DM) But once you started "blowing up", you must have felt more security, being guaranteed that level.

SP) Right, right. And we probably couldn't have done it just by being our wacky selves all along.

DM) That's why I wonder, hypothetically, if the past four years had gone without the hit, "Zoot Suit Riot", would you be begging for the focus to be on the swing or still feel a bit disturbed that people don't see both sides of you?

SP) Yeah, no... hmmm, I remember what it was like to never have a reach around from the press, or anything like that. It would suck, yeah, maybe in retrospect it was easier, because we did get that insured... but at the same time, I have to fight the wrong understanding of us. It's almost like a typecast, like the professor on Gilligan's Island. Yeah, it was great that he was on Gilligan's, but now he can't get a job because he's typecast as the professor, and before that show he was a well-known actor who acted with Marlon Brando and the likes. Now, no one can look at his face without seeing the professor.
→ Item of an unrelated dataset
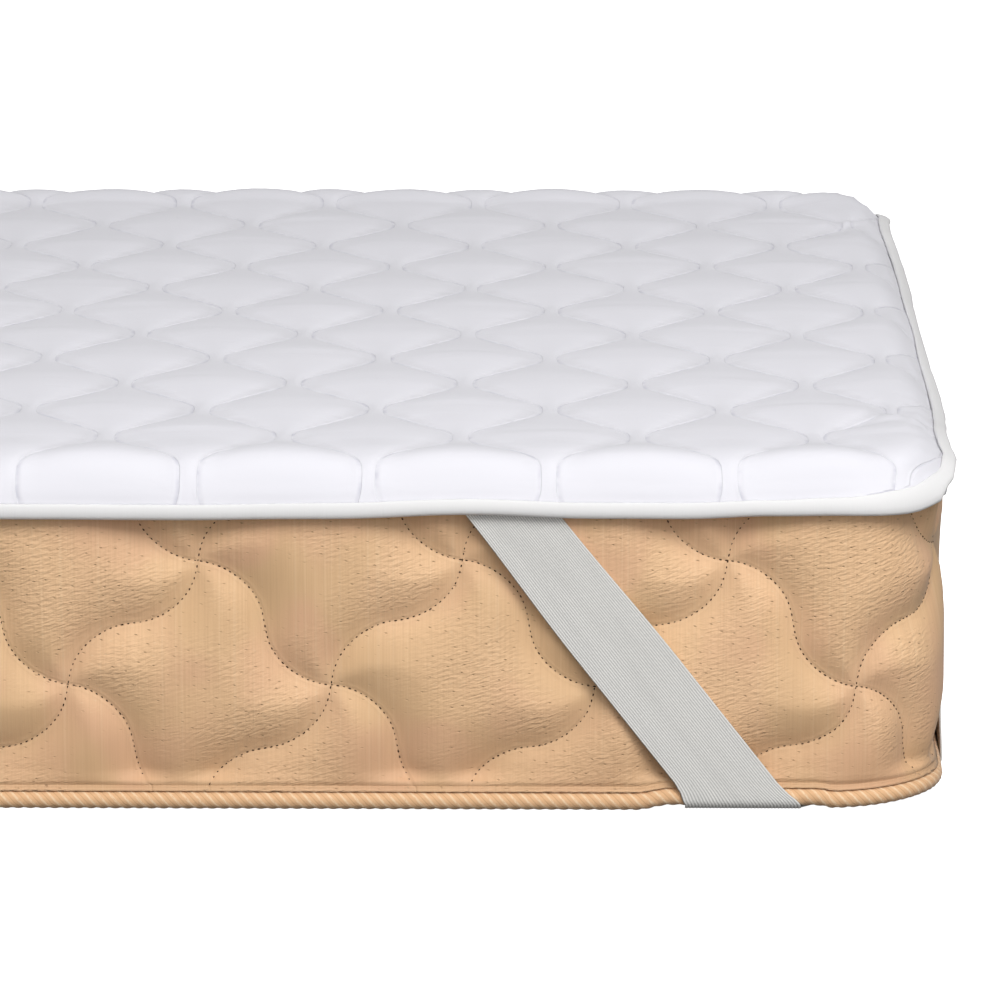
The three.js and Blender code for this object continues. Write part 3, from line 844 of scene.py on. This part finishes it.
        def point(i: int, j: int) -> Vector:
            """The draped point with its crown."""
            x, y, column = flat(i, j)
            place = form.cloth_place(x, y)
            cloth = place.past - form.core_radius
            most, start, run = self.fuller
            full = (most + place.way_y) * ease((cloth - start) / run) * abs(place.way_y)
            most, start, run = self.fade
            fade = 1 - most * ease((cloth - start) / run)
            level, start, run = self.fall
            height = mix(self.valley + full, level, ease((cloth - start) / run))
            height += self.relief(column, y) * fade
            height += fade * sum(
                most * ripple(x / along, y / across, spot)
                for most, along, across, spot in self.uneven
            )
            height += self.crease(x, y)
            level, start, run = self.rim
            if cloth > start:
                height = mix(height, level, ease((cloth - start) / run))
            if place.past > 0:
                return form.draped(place, cloth, height)
            return Vector((x * MM, y * MM, (form.height + form.lying_gap + height) * MM))

        def uv(i: int, j: int) -> tuple[float, float]:
            """The flat cloth in metres."""
            x, y, _ = flat(i, j)
            return x * MM, y * MM

        def seam_uv(i: int, j: int) -> tuple[float, float]:
            """Even numbers on the stitch lines, and the way along them in metres."""
            return 2 * (first + i / self.columns_between), rows[j] * MM

        bm = grid_mesh(steps, len(rows) - 1, point, uv, seam_uv=seam_uv)
        bmesh.ops.remove_doubles(bm, verts=bm.verts, dist=self.merge * MM)
        loop = [e for e in bm.edges if e.is_boundary]
        home = {v: form.cloth_place(*self.flat_of(v.co)) for e in loop for v in e.verts}
        for cloth, height in self.rings:
            around = {v for e in loop for v in e.verts}
            made = bmesh.ops.extrude_edge_only(bm, edges=loop)["geom"]
            fresh = [g for g in made if isinstance(g, bmesh.types.BMVert)]
            loop = [g for g in made if isinstance(g, bmesh.types.BMEdge) and g.is_boundary]
            for v in fresh:
                old = next(e.other_vert(v) for e in v.link_edges if e.other_vert(v) in around)
                home[v] = home[old]
                v.co = form.draped(home[v], cloth, height)
        bmesh.ops.contextual_create(bm, geom=loop)
        piece = finish_piece(bm, "topper_quilted_panel", material)
        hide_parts("quilted_panel")
        return piece

    def flat_of(self, co: Vector) -> tuple[float, float]:
        """A rim point's way out on the outline, as a point on the flat rim."""
        x, y = co.x / MM, co.y / MM
        place = self.form.cloth_place(x, y)
        radius = self.form.core_radius + self.seam
        return place.centre_x + place.way_x * radius, place.centre_y + place.way_y * radius

    def crease(self, x: float, y: float) -> float:
        """The pulled creases near each corner, as a height."""
        total = 0.0
        tail = self.crease_tail
        px, py = abs(x), -abs(y)
        for ax, ay, bx, by, depth, width in self.corner_creases:
            along_x, along_y = bx - ax, by - ay
            length = math.hypot(along_x, along_y)
            share = ((px - ax) * along_x + (py - ay) * along_y) / length ** 2
            if -tail < share < 1 + tail:
                off = ((px - ax) * along_y - (py - ay) * along_x) / length
                ends = ease((share + tail) / (2 * tail)) * ease((1 + tail - share) / (2 * tail))
                side = 1 if off > 0 else self.crease_far_side
                total -= depth * ends * math.exp(-abs(off) / width) * side
        return total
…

DM) So to sum it up, how do you feel about being the most successful swing band that's not really a pure swing band?

SP) I feel fine, I feel good about it. I'm not disappointed by anything that's happened; I'm just trying to see if I could be more easily understood the way I am. You're right, I will always be understood as being a cardboard cutout swing band thing, but I would like to be understood more deeply by society. If it doesn't happen, so be it or whatever. I'll try, I'll try my best but if it doesn't work out... there could be a million reasons why it might not but I'll try my best.